In paragraphs -, Justice Grammond explained his view of the law relating to four interpretive issues: (1) reliance on the disclosure and drawings; (2) reliance on extrinsic evidence (namely the prosecution history); (3) claims differentiation; and (4) the principle that claims are not limited to the preferred embodiments. The Federal Court of Appeal only addressed his statement of the law on point (2) relating to extrinsic evidence.
It was the 2018 enactment of Section 53.1 of the Patent Act that opened the door to consideration of the prosecution history when construing the claims. Section 53.1 of the Patent Act created an exception to the exclusionary rule against the consideration of extrinsic evidence affirmed by Free World Trust. Under Section 53.1, written communications during prosecution between the patentee and a Canadian examiner may now be admitted into evidence “to rebut any representation made by the patentee in the action or proceeding as to the construction of a claim in the patent”.
For Justice Grammond, any time the parties offer competing constructions of the claims, Section 53.1 should be considered to be in play. The patentee’s position on claims construction is always being “rebutted” by the accused infringer. He did not feel that there should be a need to identify a particular representation and rebuttal in order to rely on the prosecution history. 
Justice Grammond noted that the “foxing portion” was added to the claim during prosecution to overcome an obviousness objection, making the “foxing portion” essential to patentability. In the litigation, Bauer did not dispute the fact that the “foxing portion” was an essential element of the claim. Rather, the dispute was over the scope to be given to the term. Further, apart from the example shown in the patent, Bauer had not made any explicit representation to the patent office as to the meaning of “foxing portion”. The Court relied on the prosecution history to support its finding that the “foxing portion” of the claim was limited to the “foxing portions” of the disclosure that provided an advantageous curved shape for the heel area. Justice Grammond felt that for Bauer’s expert to argue for a construction of “foxing portion” that would cover “any form of slits, notches or removal of material” that would eliminate “bumps, folds, creasing and/or kinking of the quarter material”, amounted to an attempt to reclaim ground conceded during prosecution. -
On appeal, although it was not necessary for the purposes of its decision to uphold the finding of obviousness, Justice Locke commented on Justice Grammond’s broad interpretation of Section 53.1 and when the Court can consider the prosecution history:
 I have difficulty accepting this interpretation because it makes it unnecessary to identify a particular representation before applying section 53.1. This interpretation seems to open the door to unrestricted reference to the prosecution history to assist with claim construction, and seems to be inconsistent with other decisions of the Federal Court: Canmar Foods Ltd. v. TA Foods Ltd., 2019 FC 1233, aff’d 2021 FCA 7 (Canmar); Eli Lilly Canada Inc. v. Apotex Inc., 2020 FC 814. This Court noted this apparent inconsistency also in its appeal decision in Canmar (Canmar FCA) at para. 66. Subsection 53.1(1) is a detailed provision that contemplates admitting into evidence certain portions of a patent’s prosecution history for a certain purpose: “to rebut any representation made by the patentee in the action or proceeding as to the construction of a claim in the patent.” If this provision had been intended simply to brush aside the general prohibition against reliance on a patent’s prosecution history for the purposes of claim construction, it could have been much shorter. This view is consistent with this Court’s comments in Canmar FCA at paras. 63 and 64.

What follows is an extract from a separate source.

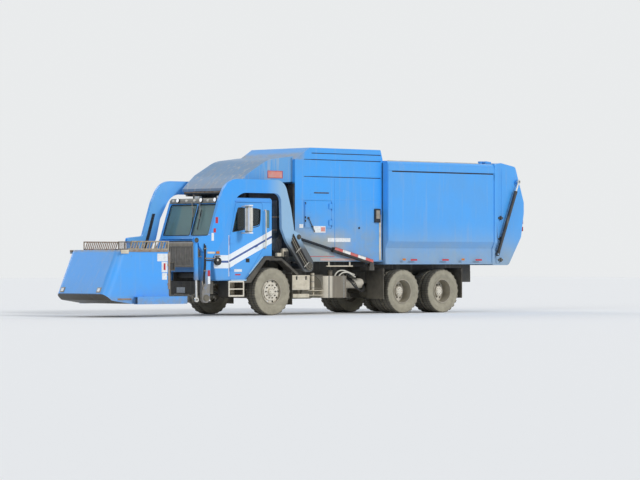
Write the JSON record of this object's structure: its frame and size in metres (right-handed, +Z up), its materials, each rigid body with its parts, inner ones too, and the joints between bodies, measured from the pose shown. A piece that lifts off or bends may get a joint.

 Based on the text of subsection 53.1(1), it would seem that its purpose is to provide a tool to use against patentees who take one position concerning the meaning of a claim during prosecution of a patent application and another during litigation on the resulting patent. Accordingly, the concern relates to inconsistent statements. Prior to the introduction of section 53.1, such inconsistent statements made during prosecution were not admissible for the purpose of claim construction: Pollard Banknote Limited v. BABN Technologies Corp., 2016 FC 883 at paras. 79-81. Without identifying the representation made by the patentee in the action, it may be difficult to determine whether that representation is inconsistent with something said during prosecution. (emphasis added)
 It is not difficult to conceive why Parliament may have decided not to set aside entirely the prohibition against reliance on a prosecution history to construe claims. Among the reasons cited in Free World Trust for the prohibition was the following from paragraph 66:
[…] To allow such extrinsic evidence for the purpose of defining the monopoly would undermine the public notice function of the claims, and increase uncertainty as well as fuelling the already overheated engines of patent litigation. The current emphasis on purposive construction, which keeps the focus on the language of the claims, seems also to be inconsistent with opening the pandora's box of file wrapper estoppel […]
 The concerns about the public notice function of patent claims and the potential for inappropriately complicating litigation are reasons to limit the lifting of the prohibition against reliance on a prosecution history. Some may question the wisdom of creating such a narrow exception to the prohibition, but it is not the role of the courts to participate in such a debate. Rather, we interpret and apply the legislation as written.
The issue of whether a feature or aspect of a claim is essential and cannot be substituted, or is inessential and can be substituted by a functionally equivalent variant (see Free World Trust at ), is often central to claims construction debates under the law of purposive construction. However, the possible variants that the patentee had in mind during prosecution may differ from those at issue in the litigation. It can be anticipated that there will be further debate and litigation over the scope of s.53.1 of the Patent Act and what reliance can and should be placed on any admissible statements made by the patentee during prosecution, by counsel in argument, or by the Court in arriving at a purposive construction.